Do you always convert the images to black-and-white?
Well it’s an RGB file, and in the end it’s RAW. Part of my workflow is just turning off saturation in the RGB file. I see in black-and-white as a photographer. Everything is based on monochromatic tones. I always have — I haven’t printed a frame of color in 25 years. In the film days, you’d just pop in black-and-white film. With the digital cameras, unless you spend a lot of money on a monochrome camera, they’re only built for color pictures. So I had to work out a workflow to create black-and-white work without spending $30,000 on a camera. But I’m happy to bring back black-and-white landscape photography. If I can put that back into people’s consciousness, it’s a worthwhile thing.
You mentioned Ansel Adams as a key inspiration. Are there others?
Minor White also influenced me a lot. With Ansel Adams — it’s a cliché, but true — it has to do with his compositions, his workflow, the bridge between aesthetics and technology. Minor White had a lot to do with the light — looking at the light. A long time ago, I assisted Pete Turner and Hashi in New York. Pete taught me to think out of the box. Hashi was more like, think out of the box but you have to have restraint, you have to have a process, you can’t just be a wild man. I learned from watching them work.
For the most part, your storm pictures don’t have people in them …

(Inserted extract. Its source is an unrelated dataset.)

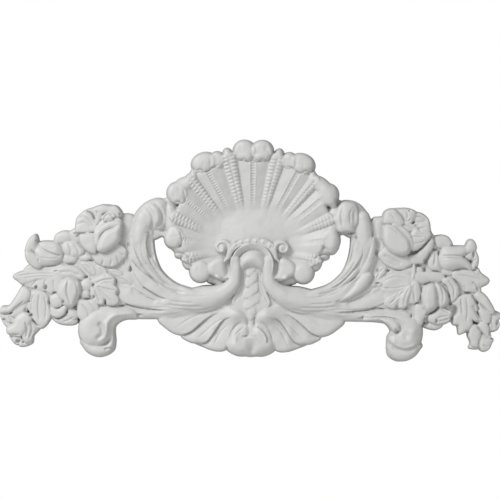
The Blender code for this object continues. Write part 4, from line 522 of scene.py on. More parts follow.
def shell_knobs(work):
    """The rolled tips on the rim: the double one at the top, and four to each side with lobes between."""
    for work.hand in (1, -1):
        work.lobe([(-20, 103), (-19, 112), (-14, 117), (-16, 108), (-13, 102)], 20, puff=3, fall=4)
        work.knob(-8.6, 111.3, 11.0, 10.2, 22.6, 17.5, turn=-12, fillet=7, **BROAD)
        work.knob(-4.0, 104.4, 4.6, 5.0, 20.6, 16, turn=10, fillet=2.5)
        work.knob(-13.5, 104.8, 4.8, 4.6, 20.4, 16, turn=-10, fillet=2.5)
        work.knob(-25.5, 107, 4.4, 6.0, 20.5, 16, turn=15, fillet=1.5)
        work.knob(-36.0, 101.5, 7.6, 8.2, 21.0, 16.5, turn=10, fillet=4, **BROAD)
        work.knob(-49.2, 98.8, 12.4, 9.8, 22.4, 16.5, turn=20, fillet=5, **BROAD)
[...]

When I’ve had opportunity to show the human element in the environment, I think it’s important because it gives you something to relate to. It gives a sense of scale. But my focus is on nature. With the storms, what I feel is that … we’re in their world. We built roads and all, but these natural events existed long before we were around. We think they’re moving through, but we built things in their way, you know? We live in their world — it’s not that they live in ours.